All these things took me away from being "plugged in" --finding my place again. Or should I phrase it finding where God wanted me. In the past, although it had sometimes taken time, I had always found my spot--the place that I knew I was right where God wanted me--joining Him where He was working---Being Jana plus God and using all the gifts, experience, and makeup that God had called me to be and service flowed naturally.
This was not the normal season. I loved loving on Gabe, and was enjoying the extra time Timothy and I were having together with homeschooling….but I was feeling out of place and out of sorts in my community. In someways my relationships with both my Rwandan friends and expat friends seemed to polarize me like never before. Different sets of expectations seemed to pull at me and I started to feel very uneasy….uncomfortable…a hah…I know why I do not like this feeling---in the past this was usually a sign that God was going to move me! "I DO NOT WANT TO LEAVE!" I found myself crying out!
Even though I had been thinking about this for sometime it all seemed to be boiling up since Dave was away. On this night of reflection, I was praying and crying out to God asking Him for direction, answers, and clarity. Then Dave SKYPED me and shared something he wanted me to pray about….One of our ROC board members and dear friend had asked Dave if our family would consider a move back to the U.S for a season and help with the work on the U.S. side.
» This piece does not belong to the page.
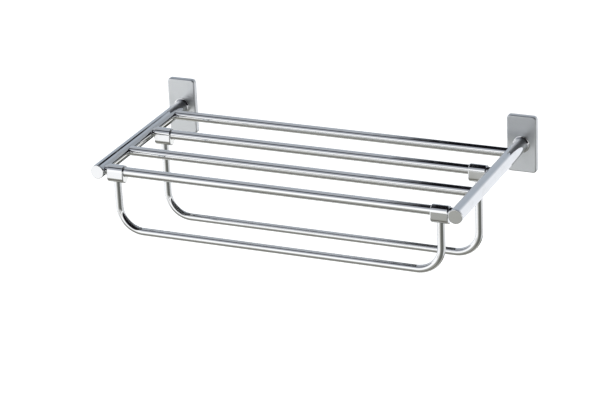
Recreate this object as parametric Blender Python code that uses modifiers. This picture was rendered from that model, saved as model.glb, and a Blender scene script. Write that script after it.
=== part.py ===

As soon as Dave shared this news with me I was flooded with a tangible peace--not the serean peace you can feel looking out over calm waters but the strong secure peace when it seems that everything is falling around you but you have been caught--held tightly. A since of relief as well--like someone turn on the light so I could see a few steps in front of me.
This was the beginning of my journey with God back to my passport country. I could go on this journey with Him because I had traveled many journeys with him in the past and He had been so faithful!